Lives of the Wild Saints
The Beginning of a Journey
I have a hut in the wood, none knows it but my Lord; an ash tree this side, a hazel on the other, a great tree on a mound encloses it …
A little hidden lowly hut, which owns the paths that you may reach; you will not go with me to see it, but I shall tell of it.
The concealing tresses of a green-trunked yew which upholds the sky; fair is the place, the green wall of an oak against the storm …
An excellent spring, a cup of noble water to drink; watercresses sprout, yew berries, ivy bushes as big as a man.
Tame swine lie down around it, goats, boars, wild swine, grazing deer, a badger’s brood …
Swarms of bees, beetles, soft music of the world, a gentle humming; wild geese, ducks, shortly before All Hallows, music of the dark torrent …
A beautiful pine makes music to me, that is not hired; though I sing to Christ, I fare no worse than you do.
- From ‘The Hermit’s Hut’, anonymous tenth-century Irish poem
I have felt for a long time that Christianity needs to go back to the woods.
Or maybe I mean to say ‘Christians.’
I don’t know. I don’t know a great deal, except that I loved the woods before I loved God. Actually, when I look into my heart, which I am required to do daily though I often try to find an excuse not to, I see that I don’t really ‘love God’ at all. I see that ‘loving God’ is just something I feel I have to say I do if I am going to ‘be a Christian’ in public. When I look inside that dirty, squirrelly little heart of mine, I see that I am very far indeed from ‘loving God’, or from really loving anything at all, with the possible exception of myself.

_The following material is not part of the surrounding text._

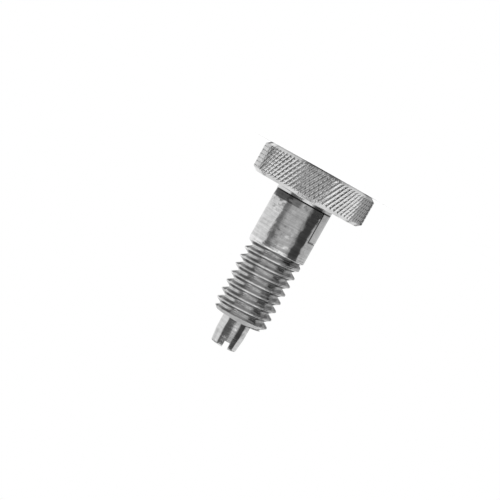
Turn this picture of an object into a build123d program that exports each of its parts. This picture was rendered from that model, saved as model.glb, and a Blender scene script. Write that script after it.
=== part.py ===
from build123d import *
import math
import os

# Locking hand-retractable indexing plunger with a knurled knob, in four pieces:
#   barrel        threaded body, with half of its top end milled away as a seat for the knob's dog
#   knob          knurled head, hub and half-round locking dog, turned and milled as one piece
#   plunger_pin   slotted nose, guide and the thin shank that screws into the knob
#   spring        compression spring round the shank, which pushes the nose out
#
# Millimetres. The plunger stands on the flat end of its knob, with +Z along its axis towards the
# nose. The origin is the centre of that flat end. The dog's flat lies in the XZ plane, with the dog
# on the +Y side and the barrel's standing half on the -Y side.

# ---- knob ----------------------------------------------------------------------------------------
knob_diameter = 25.4
knob_thickness = 6.7
knob_chamfer_radial = 0.95
knob_chamfer_axial = 0.75
knurl_pitch = 1.0
knurl_angle = 30.0
knurl_depth = 0.3
knurl_rim_step = 0.05
hub_length = 0.85
dog_length = 6.55
knob_hole_depth = 5.2

# ---- barrel --------------------------------------------------------------------------------------
barrel_diameter = 12.6
barrel_length = 27.75
plain_length = 11.5
neck_length = 3.3
edge_break = 0.12
mouth_chamfer = 0.15

# ---- thread: 1/2-13 UNC, right-handed ------------------------------------------------------------
thread_pitch = 25.4 / 13
thread_crest_diameter = 12.4
thread_flank_angle = 60.0
thread_depth = 1.25
thread_root_flat = 0.3
thread_lead_in = 0.91
thread_runout_turns = 0.6
thread_runout_rise = 1.3
thread_start_angle = 229.0
thread_end_chamfer = 1.05

# ---- plunger pin ---------------------------------------------------------------------------------
nose_diameter = 6.3
nose_projection = 6.35
nose_straight_length = 3.4
nose_taper_angle = 6.5
nose_tip_chamfer = 0.3
guide_diameter = 6.7
guide_length = 5.5
shank_diameter = 3.2
slot_width = 1.2
slot_depth = 1.45
slot_angle = 49.0
slot_offset = 0.4

# ---- spring --------------------------------------------------------------------------------------
spring_wire = 0.7
spring_wire_side_count = 6
spring_mean_diameter = 4.7
spring_active_coils = 4.0
spring_closed_coils = 1.0
spring_coil_gap = 0.03

# ---- fits ----------------------------------------------------------------------------------------
running_clearance = 0.04
seam_gap = 0.1
dog_end_gap = 0.15

# ---- how far tools run past the faces that they cut -----------------------------------------------
cut_overrun = 1.0
groove_overrun_share = 0.5

# ---- stations along the axis ---------------------------------------------------------------------
seat_z = knob_thickness + hub_length
dog_end_z = seat_z + dog_length
pocket_floor_z = dog_end_z + dog_end_gap
spring_seat_z = pocket_floor_z + neck_length
shoulder_z = seat_z + plain_length
barrel_end_z = seat_z + barrel_length
nose_tip_z = barrel_end_z + nose_projection
collar_z = barrel_end_z - guide_length
spring_length = collar_z - spring_seat_z
shank_end_z = knob_thickness - knob_hole_depth

# ---- radii ---------------------------------------------------------------------------------------
knob_radius = knob_diameter / 2
barrel_radius = barrel_diameter / 2
crest_radius = thread_crest_diameter / 2
root_radius = crest_radius - thread_depth
nose_radius = nose_diameter / 2
guide_radius = guide_diameter / 2
shank_radius = shank_diameter / 2
guide_bore_radius = guide_radius + running_clearance
shank_hole_radius = shank_radius + running_clearance


def turned(corners):
    """A solid turned about the axis, from its (radius, z) corners."""
    outline = Polyline(*corners, close=True)
    return revolve(make_face(Plane.XZ * outline), Axis.Z)


def bar(radius, low_z, high_z):
    """A round bar or hole between two stations."""
    blank = Cylinder(radius, high_z - low_z, align=(Align.CENTER, Align.CENTER, Align.MIN))
    return Pos(0, 0, low_z) * blank


def right_side_out(swept):
    """A sweep along a helix can close with its faces turned inwards: such a solid is turned out."""
    solid = swept.solid()
    if solid.volume < 0:
        solid = Solid(Shell([-face for face in solid.faces()]))
    return solid


def coil(section, path):
    """A section in the XZ plane, swept along a helix that starts on the X axis."""
    return right_side_out(sweep(section, path=path, is_frenet=True))


# ---- barrel --------------------------------------------------------------------------------------
def thread_groove_section():
    """The groove's section, with its sides carried a little past the crests."""
    slope = math.tan(math.radians(thread_flank_angle / 2))
    root_half = thread_root_flat / 2
    sides_meet = (thread_pitch / 2 - root_half) / slope
    overrun = groove_overrun_share * (sides_meet - thread_depth)
    top_half = root_half + (thread_depth + overrun) * slope
    corners = [
        (root_radius, -root_half),
        (crest_radius + overrun, -top_half),
        (crest_radius + overrun, top_half),
        (root_radius, root_half),
    ]
    return make_face(Plane.XZ * Polyline(*corners, close=True))


def threaded_blank():
    """The barrel's outside: a plain half and a threaded half whose groove fades out at the shoulder."""
    groove_start_z = shoulder_z + thread_lead_in
    groove_end_z = barrel_end_z + thread_pitch
    stock_end_z = groove_end_z + 2 * thread_pitch
    step = barrel_radius - crest_radius
    stock = turned(
        [
            (0, seat_z),
            (barrel_radius - edge_break, seat_z),
            (barrel_radius, seat_z + edge_break),
            (barrel_radius, shoulder_z - step),
            (crest_radius, shoulder_z),
            (crest_radius, stock_end_z),
            (0, stock_end_z),
        ]
    )
    section = thread_groove_section()
    groove = coil(section, Helix(thread_pitch, groove_end_z - groove_start_z, root_radius))
    stock = Rot(0, 0, 180) * stock - Pos(0, 0, groove_start_z) * groove
    stock = stock - Pos(0, 0, groove_start_z) * thread_runout(section)
    stock = Rot(0, 0, thread_start_angle) * stock
    ended = turned(
        [
            (0, seat_z),
            (barrel_radius + cut_overrun, seat_z),
            (barrel_radius + cut_overrun, shoulder_z),
            (crest_radius + cut_overrun, barrel_end_z - thread_end_chamfer - cut_overrun),
            (crest_radius - thread_end_chamfer, barrel_end_z),
            (0, barrel_end_z),
        ]
    )
    return stock & ended


def thread_runout(section):
    """The last part of the groove, which climbs out of the bar towards the shoulder."""
    drop = thread_runout_turns * thread_pitch
    climb = math.degrees(math.atan2(thread_runout_rise * thread_depth, drop))
    path = Helix(thread_pitch, drop, root_radius, direction=(0, 0, -1), cone_angle=climb)
    start = path @ 0
    turn = -math.degrees(math.atan2(start.Y, start.X))
    return coil(section, Rot(0, 0, turn) * path)


def make_barrel():
    barrel = threaded_blank()
    pocket = Box(
        2 * barrel_diameter,
        barrel_diameter,
        pocket_floor_z - seat_z + cut_overrun,
        align=(Align.CENTER, Align.MIN, Align.MAX),
    )
    barrel -= Pos(0, -seam_gap / 2, pocket_floor_z) * pocket
    barrel -= bar(shank_hole_radius, seat_z - cut_overrun, spring_seat_z + cut_overrun)
    barrel -= turned(
        [
            (0, spring_seat_z),
            (guide_bore_radius, spring_seat_z),
            (guide_bore_radius, barrel_end_z - mouth_chamfer),
            (guide_bore_radius + 2 * mouth_chamfer, barrel_end_z + mouth_chamfer),
            (0, barrel_end_z + mouth_chamfer),
        ]
    )
    return barrel


# ---- knob ----------------------------------------------------------------------------------------
def knurl_point(column, row, columns, row_height):
    """A corner of the diamond pattern: a peak on the rim, or a crossing of two grooves below it."""
    is_peak = (column + row) % 2 == 0
    radius = knob_radius if is_peak else knob_radius - knurl_depth
    angle = 2 * math.pi * (column % columns) / columns
    height = knob_chamfer_axial + row * row_height
    return Vector(radius * math.cos(angle), radius * math.sin(angle), height)


def knurled_band():
    """The rim's diamond knurl: a closed shell of four-sided points, each of four flats."""
    teeth = round(math.pi * knob_diameter / knurl_pitch)
    columns = 2 * teeth
    band_height = knob_thickness - 2 * knob_chamfer_axial
    half_diamond = knurl_pitch / 2 / math.tan(math.radians(knurl_angle))
    rows = max(2, round(band_height / half_diamond))
    row_height = band_height / rows
    flats = []
    for row in range(rows):
        for column in range(columns):
            near = knurl_point(column, row, columns, row_height)
            across = knurl_point(column + 1, row, columns, row_height)
            above = knurl_point(column, row + 1, columns, row_height)
            far = knurl_point(column + 1, row + 1, columns, row_height)
            if (column + row) % 2 == 0:
                corners = [(near, across, above), (across, far, above)]
            else:
                corners = [(near, across, far), (near, far, above)]
            flats += [Face(Wire.make_polygon(three, close=True)) for three in corners]
    for row in (0, rows):
        ring = [knurl_point(column, row, columns, row_height) for column in range(columns)]
        flats.append(Face(Wire.make_polygon(ring, close=True)))
    return Solid(Shell(flats))


def make_knob():
    rim_radius = knob_radius - knurl_depth - knurl_rim_step
    chamfer_end_radius = knob_radius - knob_chamfer_radial
    bevel = rim_radius - chamfer_end_radius
    head = turned(
        [
            (0, 0),
            (chamfer_end_radius, 0),
            (rim_radius, bevel),
            (rim_radius, knob_thickness - bevel),
            (chamfer_end_radius, knob_thickness),
            (0, knob_thickness),
        ]
    )
    hub = turned(
        [
            (0, knob_thickness / 2),
            (barrel_radius, knob_thickness / 2),
            (barrel_radius, seat_z - edge_break),
            (barrel_radius - edge_break, seat_z),
            (0, seat_z),
        ]
    )
    dog = turned(
        [
            (0, knob_thickness / 2),
            (barrel_radius, knob_thickness / 2),
            (barrel_radius, dog_end_z - edge_break),
            (barrel_radius - edge_break, dog_end_z),
            (0, dog_end_z),
        ]
    )
    dog_side = Box(
        2 * barrel_diameter,
        barrel_diameter,
        2 * dog_end_z,
        align=(Align.CENTER, Align.MIN, Align.MIN),
    )
    dog &= Pos(0, seam_gap / 2, 0) * dog_side
    knob = head + knurled_band() + hub + dog
    knob -= bar(shank_radius, shank_end_z, seat_z)
    knob -= bar(shank_hole_radius, seat_z, dog_end_z + cut_overrun)
    return knob


# ---- plunger pin ---------------------------------------------------------------------------------
def make_plunger_pin():
    taper_length = nose_projection - nose_straight_length
    tip_radius = nose_radius - taper_length * math.tan(math.radians(nose_taper_angle))
    straight_end_z = barrel_end_z + nose_straight_length
    pin = turned(
        [
            (0, shank_end_z),
            (shank_radius, shank_end_z),
            (shank_radius, collar_z),
            (guide_radius, collar_z),
            (guide_radius, barrel_end_z),
            (nose_radius, barrel_end_z),
            (nose_radius, straight_end_z),
            (tip_radius, nose_tip_z),
            (0, nose_tip_z),
        ]
    )
    tip_edge = pin.edges().filter_by(GeomType.CIRCLE).sort_by(Axis.Z)[-1]
    pin = chamfer(tip_edge, nose_tip_chamfer)
    slot = Box(2 * nose_diameter, slot_width, 2 * slot_depth)
    return pin - Pos(0, 0, nose_tip_z) * Rot(0, 0, slot_angle) * Pos(0, slot_offset, 0) * slot


# ---- spring --------------------------------------------------------------------------------------
def make_spring():
    """Round wire, drawn with flats along it, and a close coil at each end that is ground square."""
    mean_radius = spring_mean_diameter / 2
    wire_section = Plane.XZ * Pos(mean_radius, 0) * RegularPolygon(spring_wire / 2, spring_wire_side_count)
    closed_pitch = spring_wire + spring_coil_gap
    closed_height = spring_closed_coils * closed_pitch
    open_height = spring_length - 2 * closed_height
    coils = [
        (spring_closed_coils, closed_height),
        (spring_active_coils, open_height),
        (spring_closed_coils, closed_height),
    ]
    spring = None
    low_z = 0
    turns = 0
    for count, height in coils:
        stretch = coil(wire_section, Helix(height / count, height, mean_radius))
        stretch = Pos(0, 0, low_z) * Rot(0, 0, 360 * turns) * stretch
        spring = spring + stretch if spring else stretch
        low_z += height
        turns += count
    ground = spring & bar(guide_bore_radius, 0, spring_length)
    return Pos(0, 0, spring_seat_z) * ground


parts = {
    "barrel": make_barrel(),
    "knob": make_knob(),
    "plunger_pin": make_plunger_pin(),
    "spring": make_spring(),
}

os.makedirs("parts", exist_ok=True)
for name, piece in parts.items():
    piece.label = name
    export_step(piece, f"parts/{name}.step")
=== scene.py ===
import math

import bpy
import bmesh
from mathutils import Matrix, Vector


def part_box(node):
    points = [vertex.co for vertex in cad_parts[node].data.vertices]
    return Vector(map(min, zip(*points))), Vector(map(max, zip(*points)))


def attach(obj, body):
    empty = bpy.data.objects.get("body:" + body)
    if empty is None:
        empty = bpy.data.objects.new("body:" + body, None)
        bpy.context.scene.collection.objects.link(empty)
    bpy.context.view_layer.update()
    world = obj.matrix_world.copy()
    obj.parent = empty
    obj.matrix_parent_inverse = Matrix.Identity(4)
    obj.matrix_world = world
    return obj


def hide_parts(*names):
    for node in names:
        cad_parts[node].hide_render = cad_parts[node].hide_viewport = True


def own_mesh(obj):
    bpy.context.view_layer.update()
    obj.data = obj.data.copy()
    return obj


# A locking indexing plunger in bare steel: knurled knob with its half-round dog, threaded barrel,
# slotted plunger pin and the spring inside. Shapes are built in millimetres and scaled to metres.
# The outer sizes come from the frame; the rest repeat the real object's own sizes.

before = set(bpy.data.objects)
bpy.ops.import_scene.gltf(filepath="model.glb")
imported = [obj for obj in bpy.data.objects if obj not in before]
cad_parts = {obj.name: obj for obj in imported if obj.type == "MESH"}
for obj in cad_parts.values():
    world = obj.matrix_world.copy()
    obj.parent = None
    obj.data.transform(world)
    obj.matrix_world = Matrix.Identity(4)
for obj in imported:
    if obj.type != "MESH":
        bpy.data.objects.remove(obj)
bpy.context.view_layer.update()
MM = 0.001
IMAGE_WIDTH = 500


def box_mm(node):
    low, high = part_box(node)
    return low / MM, high / MM


# ---- sizes, in millimetres -----------------------------------------------------------------------
_, knob_high = box_mm("knob")
barrel_low, barrel_high = box_mm("barrel")
pin_low, pin_high = box_mm("plunger_pin")
spring_low, spring_high = box_mm("spring")

knob_radius = knob_high.x
knob_thickness = 6.7
knob_chamfer_radial = 0.95
knob_chamfer_axial = 0.75
hub_fillet = 0.3
knurl_pitch = 1.0
knurl_angle = math.radians(30)
knurl_depth = 0.3
knurl_width = knob_thickness - 2 * knob_chamfer_axial
knurl_grooves = round(2 * math.pi * knob_radius / knurl_pitch)
knurl_rows = round(2 * knurl_width * math.tan(knurl_angle) / knurl_pitch)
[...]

Do I even know what ‘God’ is? Does anybody? I don’t know that either. But I do know what the woods are. I can’t see God, but I can see the trees, the mountains, the bogs, the fells, the moors of these islands. I have slept on them, walked over them, camped on them, taken my children to them, for so many years. We have woken beneath the rising sun, sat on beaches under crashing stars, roamed the wind-blasted fells and bens. I have gone all Wordsworthian countless times over the sublime nature of it all.
There is an exchange out there. You take yourself out and you receive something back. The land will speak to you. You only have to listen.
I know the land. But what could I ever say that I know about God?
I write all that down, I read it back to myself, and then I realise that, at a fundamental level, it is not true at all.